There’s been change at the quarterback position as well, as backup Spencer Petras lost his starting job after going down with an injury against Wisconsin and later Northwestern where it lingered. Alex Padilla came in to finish both games and wound up starting against Minnesota and Illinois—all wins. Petras is healthy now, but will be in a backup role on Friday.

The 6-foot-1, 197-pound Padilla, a native of Colorado, has completed 47% (39-of-83) of his throws this season for 522 yards with two touchdowns and one interception. Brian Ferentz, the Hawkeyes’ offensive coordinator and son of head coach Kirk Ferentz, likes to use Padilla’s legs. He’s not the fastest quarterback in the world and won’t be asked to run, but Padilla does look comfortable throwing on the move.

On the example above, Padilla had just entered the game against Northwestern for the hurt Petras. Iowa comes out in 20 personnel (two backs, zero tight ends) and wants to run a play-action pass off an outside-zone run look. The Northwestern defense bites on the run fake, and Padilla delivers an accurate pass to freshman receiver Arland Bruce IV (#10).

On the next example above, a week later against Minnesota, Iowa comes out in 21 personnel and sends Padilla on a sprint out to the field, or long side of the field. The Hawkeyes look to catch the Gophers’ defense in a cover-3 look, and outside linebacker Braelen Oliver (#14) gets sucked up toward the line of scrimmage off the action in the backfield. That leaves room for Bruce to run his out route from the slot, and it’s an easy pitch and catch.

On this third example above, Iowa is in 21 personnel again. This time, the Hawkeyes give the look of a counter run by pulling the right guard and leading with the fullback, but Padilla keeps the ball and rolls out to the field. Tight end Sam LaPorta (#84) blocks or a couple seconds trying to sell the fake, then takes off to the flat. LaPorta wins his one-on-one with Oliver for the first down. Again, Padilla displays nice accuracy on these throws on the run.

The last example above is a common concept in the red zone. Iowa comes out in 12 personnel and runs a three-man route concept that floods the field side. Bruce (#10) comes in motion and continues into his route at the snap while Bellevue West product Keagan Johnson runs a pigtail, or whip route, from the slot and works his way to the sideline, moving as Padilla moves. There’s a third option on this play in LaPorta, the tight end, who is working his over route to the end zone. Padilla attempts a pass to Johnson, who is trying to find some open green in between Illinois’ zone, but the Fighting Illini play it well for the pass breakup.

Iowa’s outside zone 

It’s no secret that Iowa loves to get its offensive linemen and the opposing defensive front on the run with zone blocking. The Hawkeyes have been using zone blocking against the Huskers for a while now, and that’s likely not going to change Friday.

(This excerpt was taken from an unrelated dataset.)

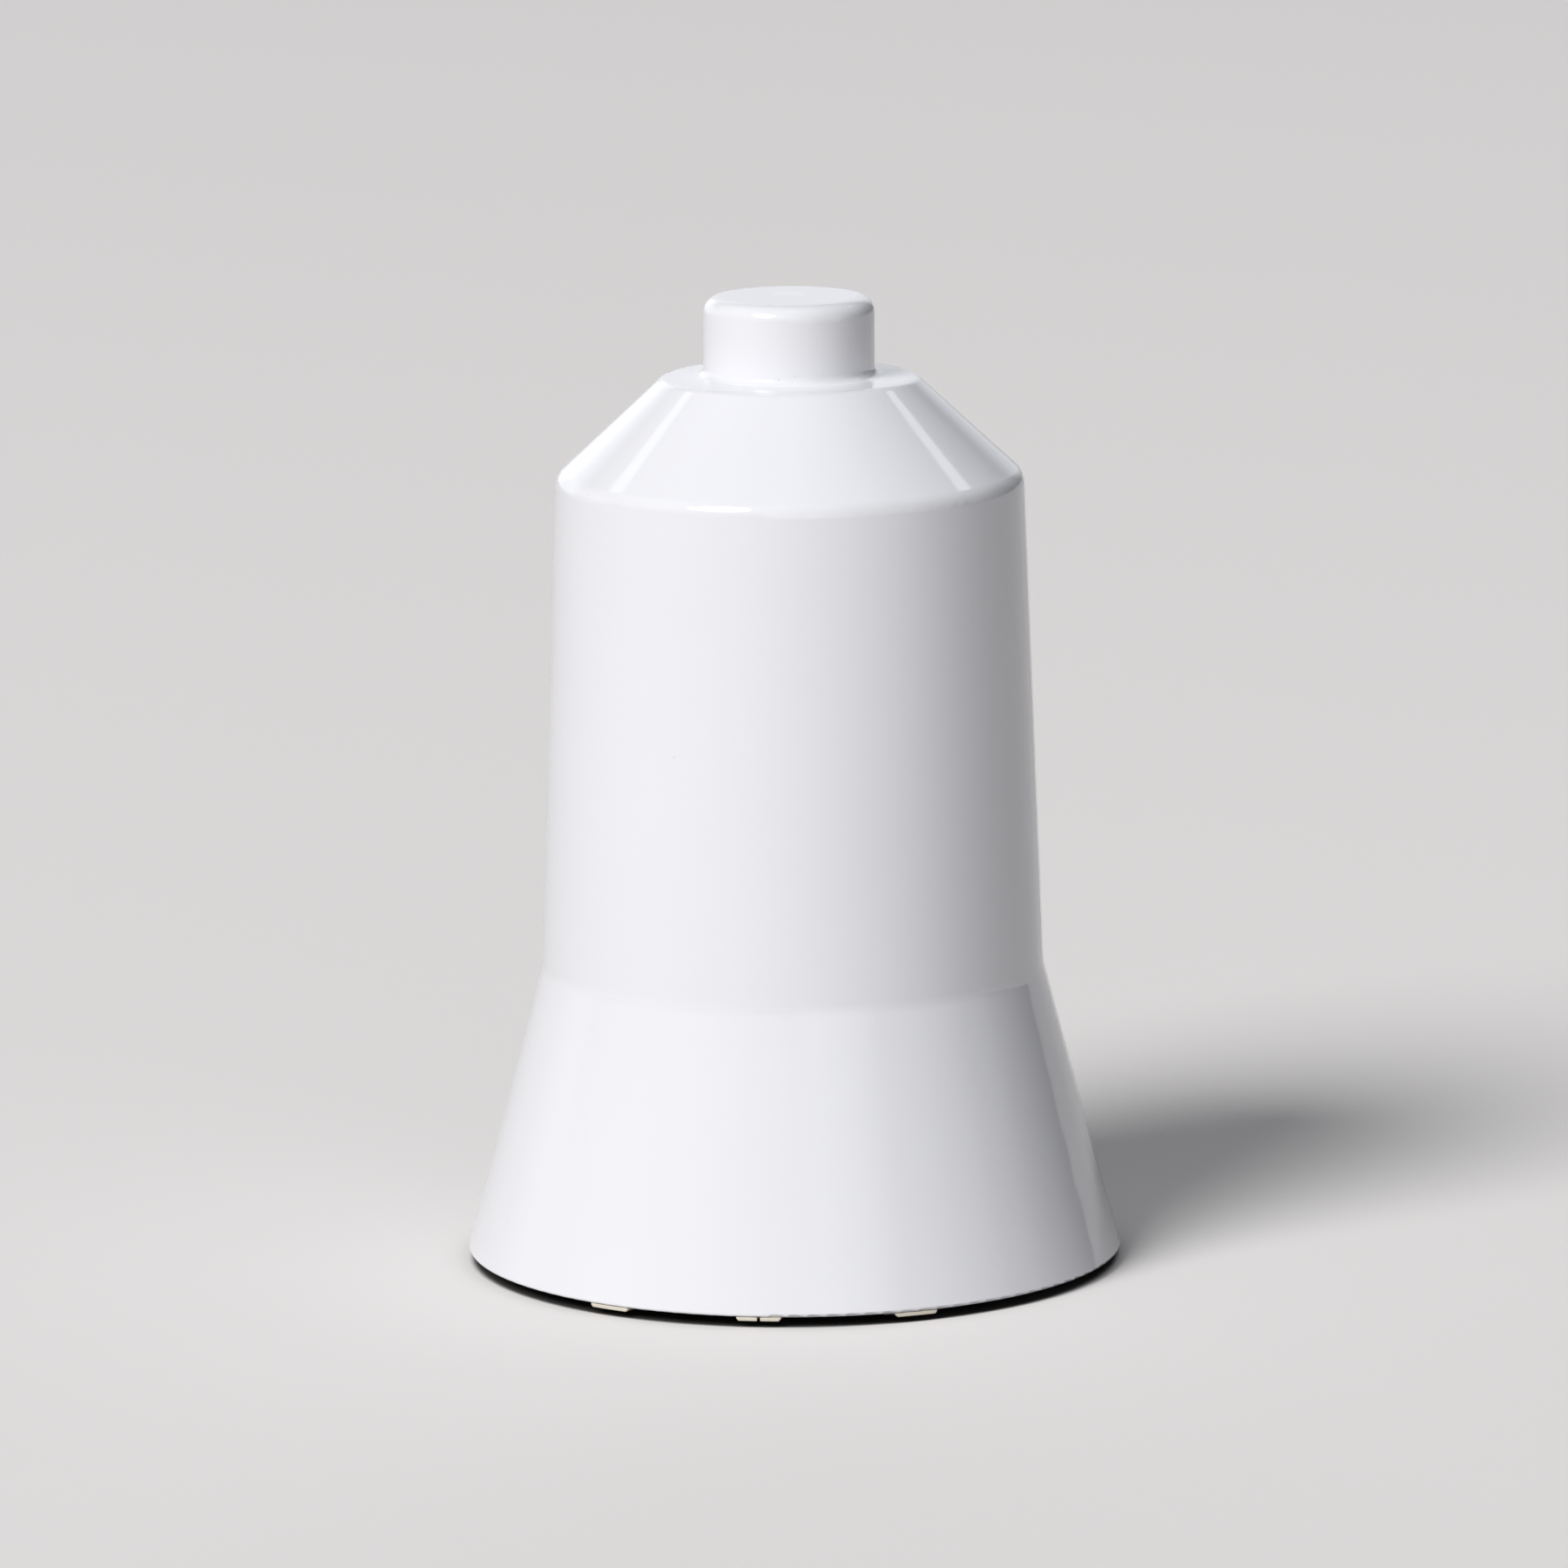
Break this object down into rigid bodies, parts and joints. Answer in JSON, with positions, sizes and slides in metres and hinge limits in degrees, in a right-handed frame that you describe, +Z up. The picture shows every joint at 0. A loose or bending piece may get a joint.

Last week against Illinois was a good example of what Iowa’s run game will look like:

On the example above, Iowa comes out in 12 personnel and goes with a zone run to the right. Watch how the linemen get moving to their right and carry the defenders with them. The running back’s job is to stick his foot in the turf and get north-south as soon as an ally opens up. The center, Tyler Linderbaum, and left guard, Kyler Schott, make this first-down run happen with a great double team on Illinois’ 0 technique, which is the defender who lines head-up on the center. Linderbaum (#65) and Schott (#64) created the hole that backup running back Gavin Williams runs through.

On the next example above, Iowa technically comes out in 11 personnel—fullback Monte Pottebaum is in the game, but lines up as the tight end to the boundary, or short side of the field—but has the look of 12. It’s the same run as the example before this one, except this time it’s zone left, with the linemen all taking their first steps to the left, or field side.

Running back Tyler Goodson (#15) straightens his path early in the play and gets about 5 yards. Goodson is Iowa’s top back and has 945 rushing yards and six touchdowns this season.

Nebraska defensive coordinator Erik Chinander knows where the game will be won or lost on Friday.

“The guys up front need to do a really good job—they have to take the game over for us,” Chinander said. “As a group, we have to tackle the ball carrier better. We have to leverage the ball better and we have to do a better job of getting the ball on the ground.”